**SUPPLIED DATA**
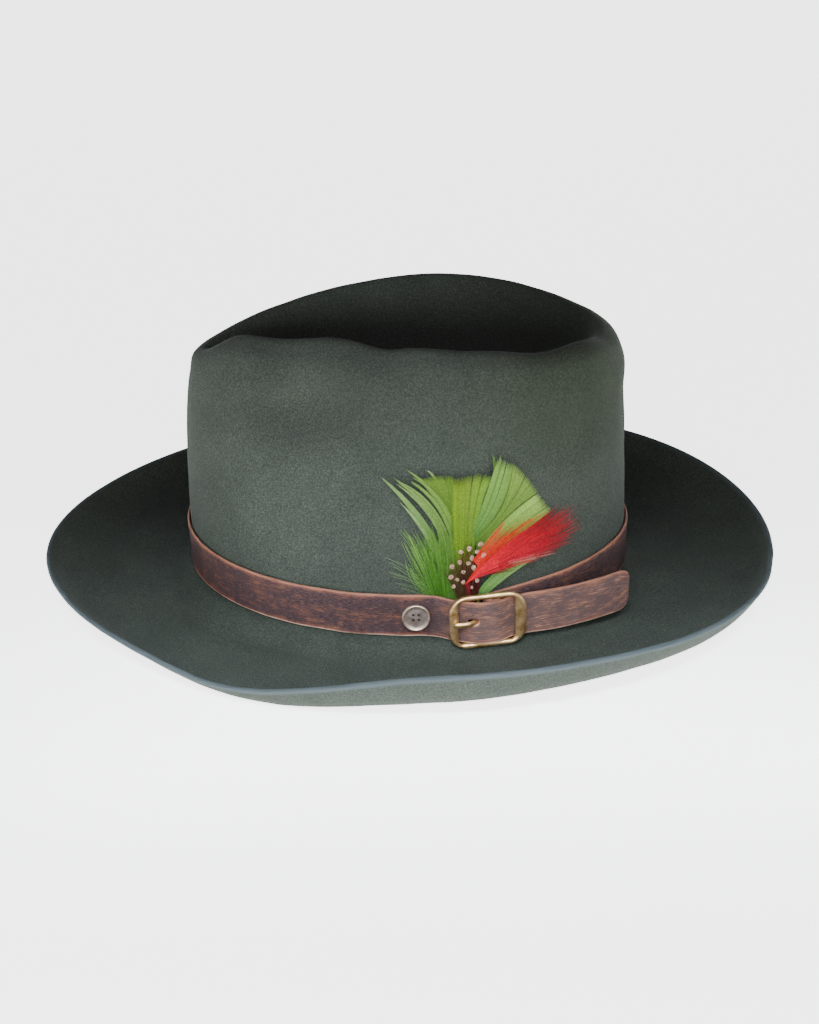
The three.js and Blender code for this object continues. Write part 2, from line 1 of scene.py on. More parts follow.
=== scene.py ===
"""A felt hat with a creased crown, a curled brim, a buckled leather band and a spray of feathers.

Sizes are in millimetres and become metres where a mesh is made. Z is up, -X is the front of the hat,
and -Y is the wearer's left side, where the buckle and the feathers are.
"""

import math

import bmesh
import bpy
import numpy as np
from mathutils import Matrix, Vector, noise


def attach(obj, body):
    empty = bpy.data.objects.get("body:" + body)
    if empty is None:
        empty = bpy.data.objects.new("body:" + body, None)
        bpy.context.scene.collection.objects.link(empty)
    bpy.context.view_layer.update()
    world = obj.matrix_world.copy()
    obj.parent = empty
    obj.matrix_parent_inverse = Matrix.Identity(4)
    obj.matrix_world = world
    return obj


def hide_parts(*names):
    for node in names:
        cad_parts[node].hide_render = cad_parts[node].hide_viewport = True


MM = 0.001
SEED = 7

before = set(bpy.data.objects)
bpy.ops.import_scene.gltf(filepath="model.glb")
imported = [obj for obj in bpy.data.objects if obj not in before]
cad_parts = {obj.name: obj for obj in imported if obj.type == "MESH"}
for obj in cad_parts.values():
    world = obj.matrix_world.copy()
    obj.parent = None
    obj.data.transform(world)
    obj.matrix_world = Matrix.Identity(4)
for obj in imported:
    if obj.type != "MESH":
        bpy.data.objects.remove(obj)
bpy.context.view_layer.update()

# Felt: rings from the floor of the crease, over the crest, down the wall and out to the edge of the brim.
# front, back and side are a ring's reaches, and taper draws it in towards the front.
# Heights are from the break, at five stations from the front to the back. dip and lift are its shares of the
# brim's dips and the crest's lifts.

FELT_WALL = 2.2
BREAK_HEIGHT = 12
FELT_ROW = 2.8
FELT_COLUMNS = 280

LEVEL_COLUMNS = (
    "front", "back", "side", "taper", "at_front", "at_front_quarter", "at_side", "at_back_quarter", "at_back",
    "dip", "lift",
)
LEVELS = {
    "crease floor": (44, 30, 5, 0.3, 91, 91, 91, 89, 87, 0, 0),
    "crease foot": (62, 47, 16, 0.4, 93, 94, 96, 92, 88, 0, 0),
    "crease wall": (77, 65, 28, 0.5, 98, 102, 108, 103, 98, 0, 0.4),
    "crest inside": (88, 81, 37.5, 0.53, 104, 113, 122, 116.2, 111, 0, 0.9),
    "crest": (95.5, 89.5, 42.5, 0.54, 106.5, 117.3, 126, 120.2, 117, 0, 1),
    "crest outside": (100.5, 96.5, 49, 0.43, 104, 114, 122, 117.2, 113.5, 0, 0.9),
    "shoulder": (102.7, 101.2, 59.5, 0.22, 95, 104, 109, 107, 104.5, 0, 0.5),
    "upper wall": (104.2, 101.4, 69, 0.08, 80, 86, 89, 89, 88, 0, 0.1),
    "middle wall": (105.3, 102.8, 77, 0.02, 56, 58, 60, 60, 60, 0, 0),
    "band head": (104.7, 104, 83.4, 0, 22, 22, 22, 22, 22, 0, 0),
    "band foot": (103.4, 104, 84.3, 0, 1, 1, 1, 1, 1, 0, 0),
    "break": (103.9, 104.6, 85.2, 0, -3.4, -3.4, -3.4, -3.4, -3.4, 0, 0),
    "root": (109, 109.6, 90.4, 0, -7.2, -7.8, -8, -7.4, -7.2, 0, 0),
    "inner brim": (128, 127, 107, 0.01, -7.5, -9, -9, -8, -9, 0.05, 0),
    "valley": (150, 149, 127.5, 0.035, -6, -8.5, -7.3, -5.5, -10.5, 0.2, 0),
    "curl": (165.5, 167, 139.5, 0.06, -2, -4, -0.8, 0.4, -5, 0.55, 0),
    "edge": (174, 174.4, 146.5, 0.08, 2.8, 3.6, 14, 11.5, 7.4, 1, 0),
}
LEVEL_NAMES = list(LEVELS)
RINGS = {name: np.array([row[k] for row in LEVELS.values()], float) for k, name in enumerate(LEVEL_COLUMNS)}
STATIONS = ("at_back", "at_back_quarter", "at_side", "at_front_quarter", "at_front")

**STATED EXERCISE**
Each line above is to be repeated exactly.

**SOLUTION**
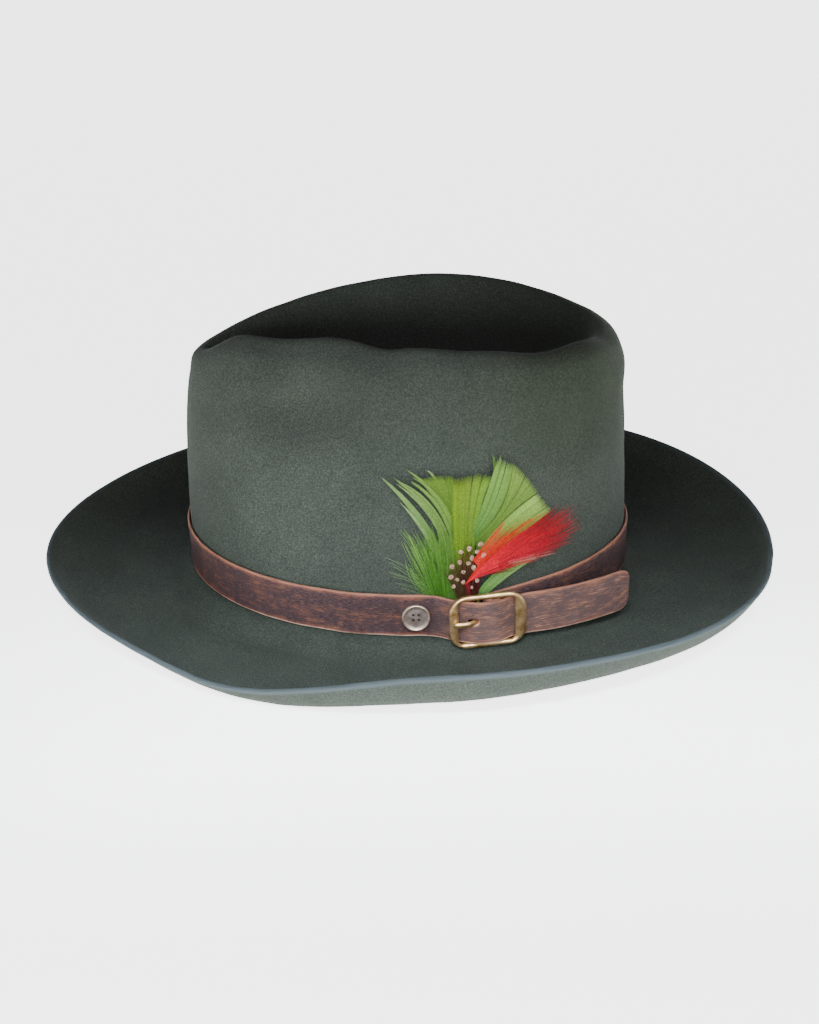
The three.js and Blender code for this object continues. Write part 2, from line 1 of scene.py on. More parts follow.
=== scene.py ===
"""A felt hat with a creased crown, a curled brim, a buckled leather band and a spray of feathers.

Sizes are in millimetres and become metres where a mesh is made. Z is up, -X is the front of the hat,
and -Y is the wearer's left side, where the buckle and the feathers are.
"""

import math

import bmesh
import bpy
import numpy as np
from mathutils import Matrix, Vector, noise


def attach(obj, body):
    empty = bpy.data.objects.get("body:" + body)
    if empty is None:
        empty = bpy.data.objects.new("body:" + body, None)
        bpy.context.scene.collection.objects.link(empty)
    bpy.context.view_layer.update()
    world = obj.matrix_world.copy()
    obj.parent = empty
    obj.matrix_parent_inverse = Matrix.Identity(4)
    obj.matrix_world = world
    return obj


def hide_parts(*names):
    for node in names:
        cad_parts[node].hide_render = cad_parts[node].hide_viewport = True


MM = 0.001
SEED = 7

before = set(bpy.data.objects)
bpy.ops.import_scene.gltf(filepath="model.glb")
imported = [obj for obj in bpy.data.objects if obj not in before]
cad_parts = {obj.name: obj for obj in imported if obj.type == "MESH"}
for obj in cad_parts.values():
    world = obj.matrix_world.copy()
    obj.parent = None
    obj.data.transform(world)
    obj.matrix_world = Matrix.Identity(4)
for obj in imported:
    if obj.type != "MESH":
        bpy.data.objects.remove(obj)
bpy.context.view_layer.update()

# Felt: rings from the floor of the crease, over the crest, down the wall and out to the edge of the brim.
# front, back and side are a ring's reaches, and taper draws it in towards the front.
# Heights are from the break, at five stations from the front to the back. dip and lift are its shares of the
# brim's dips and the crest's lifts.

FELT_WALL = 2.2
BREAK_HEIGHT = 12
FELT_ROW = 2.8
FELT_COLUMNS = 280

LEVEL_COLUMNS = (
    "front", "back", "side", "taper", "at_front", "at_front_quarter", "at_side", "at_back_quarter", "at_back",
    "dip", "lift",
)
LEVELS = {
    "crease floor": (44, 30, 5, 0.3, 91, 91, 91, 89, 87, 0, 0),
    "crease foot": (62, 47, 16, 0.4, 93, 94, 96, 92, 88, 0, 0),
    "crease wall": (77, 65, 28, 0.5, 98, 102, 108, 103, 98, 0, 0.4),
    "crest inside": (88, 81, 37.5, 0.53, 104, 113, 122, 116.2, 111, 0, 0.9),
    "crest": (95.5, 89.5, 42.5, 0.54, 106.5, 117.3, 126, 120.2, 117, 0, 1),
    "crest outside": (100.5, 96.5, 49, 0.43, 104, 114, 122, 117.2, 113.5, 0, 0.9),
    "shoulder": (102.7, 101.2, 59.5, 0.22, 95, 104, 109, 107, 104.5, 0, 0.5),
    "upper wall": (104.2, 101.4, 69, 0.08, 80, 86, 89, 89, 88, 0, 0.1),
    "middle wall": (105.3, 102.8, 77, 0.02, 56, 58, 60, 60, 60, 0, 0),
    "band head": (104.7, 104, 83.4, 0, 22, 22, 22, 22, 22, 0, 0),
    "band foot": (103.4, 104, 84.3, 0, 1, 1, 1, 1, 1, 0, 0),
    "break": (103.9, 104.6, 85.2, 0, -3.4, -3.4, -3.4, -3.4, -3.4, 0, 0),
    "root": (109, 109.6, 90.4, 0, -7.2, -7.8, -8, -7.4, -7.2, 0, 0),
    "inner brim": (128, 127, 107, 0.01, -7.5, -9, -9, -8, -9, 0.05, 0),
    "valley": (150, 149, 127.5, 0.035, -6, -8.5, -7.3, -5.5, -10.5, 0.2, 0),
    "curl": (165.5, 167, 139.5, 0.06, -2, -4, -0.8, 0.4, -5, 0.55, 0),
    "edge": (174, 174.4, 146.5, 0.08, 2.8, 3.6, 14, 11.5, 7.4, 1, 0),
}
LEVEL_NAMES = list(LEVELS)
RINGS = {name: np.array([row[k] for row in LEVELS.values()], float) for k, name in enumerate(LEVEL_COLUMNS)}
STATIONS = ("at_back", "at_back_quarter", "at_side", "at_front_quarter", "at_front")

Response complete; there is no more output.